This is not the case, at least in Europe and the United States, and is due, in part, to the pricing dynamics in these regions, with stainless steelmakers passing on changes in alloy costs with a delay via the alloy surcharge mechanism. Perhaps prices will retreat somewhat in May, particularly if nickel prices do not recover more from their recent fall.
There are offsetting factors as well, however. Producers in both regions continue to enjoy improved bargaining positions and have faced little resistance to a number of base price increases this year because a large degree of restocking and some improvement in end-use demand has come up against slightly tighter local supply.
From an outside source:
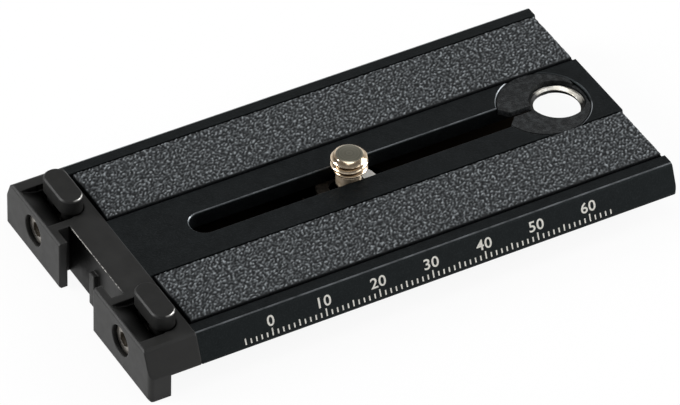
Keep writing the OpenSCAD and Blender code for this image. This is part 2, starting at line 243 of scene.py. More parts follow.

Ongoing and tightening restrictions on imports are also limiting buyers' options. Thus after falling sharply since late 2019 before the outbreak of the Covid-19 pandemic, base prices in Europe are now moving back toward the ?,?1,000-per-tonne level and are at their highest since mid-2018.
Rising chrome and iron prices are also helping offset the fall in nickel prices, with contract prices of high-carbon ferro-chrome set to increase by a notable 32% during the second quarter of the year. This is a move reflected in alloy surcharges from European and US stainless steelmakers but to which little attention is paid in China and wider Asia, where local prices of ferro-chrome hold more sway.
The Chinese and Asian markets should give stainless steelmakers elsewhere pause for thought, however. There, prices are largely unchanged this month and stainless steel appears increasingly easier to obtain. As supply picks up in other parts of the world and the market moves closer to balance, we would expect producers' bargaining position in Europe and the US to erode somewhat later in 2021.